Everything inside including antiques, wall hangings, display cases, brass cash register and a collection of stubby, five-fingered baseball mitts of the sort Babe Ruth used was on display.
Matt recognized it immediately for what it was — a business opportunity that would require equal parts cash and sweat equity. It took six months, but the Connells were finally able to negotiate a purchase price of $207,500 for the store, a cabin and outbuilding next door and its contents.
Since the closing in early May, the old Todd General Store has gradually transformed into the new. The Connells were smart enough to hire good electricians, plumbers and carpenters to do the big (and potentially dangerous) work.
The Connells got busy with everything else. “We’re just now figuring out what we don’t know,” Andréa said with a laugh. “Matt’s biggest gift is his perseverance.”
They also were smart enough to find Keith and Gavin Woodie to organize and run Saturday’s sale. Keith, the owner of Antiques on Main in West Jefferson, beamed with fatherly pride when he noted that his 22-year-old son will be handling the auction as one of the youngest auctioneers around.
By late Wednesday morning, they had boxed and organized many of the items they hope to sell. A collection of old tobacco tins, some dating to the late 1800s, caught Keith’s eye in particular.
“You just don’t see some of these things anymore.
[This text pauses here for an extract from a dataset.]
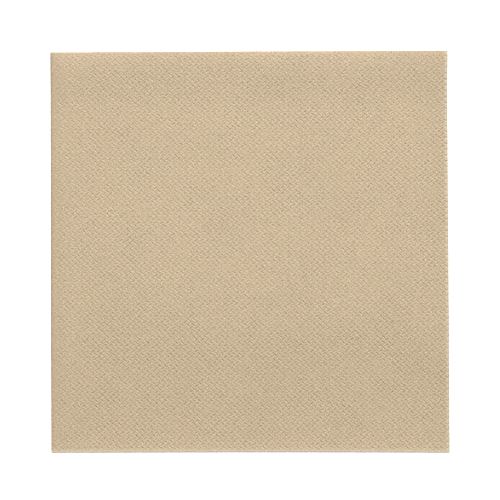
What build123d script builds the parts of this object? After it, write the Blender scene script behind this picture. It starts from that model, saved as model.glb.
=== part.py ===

Look at that,” he said, pointing to an intact original display of Reynolds rolling tobacco still in cloth bags. “There’s some nice stuff here.”
The plan, the Connells said, is to sell “anything that’s not native to the store.” If all goes well, they could net a decent pile of operating capital — part of an extensive business plan Matt wrote for the bankers.
“He ought to publish it,” Andréa said. “It’s as much a history of the place as a business plan.”
If they succeed in opening by Independence Day, the new old Todd General Store will return to its roots as a store featuring basics you might find in a grocery and drug store, a deli and ice-cream parlor.
“We want to serve the local community,” Matt Connell said. “We want to be a Todd store for Todd.”
Exactly the way the original owners intended when it opened in 1914.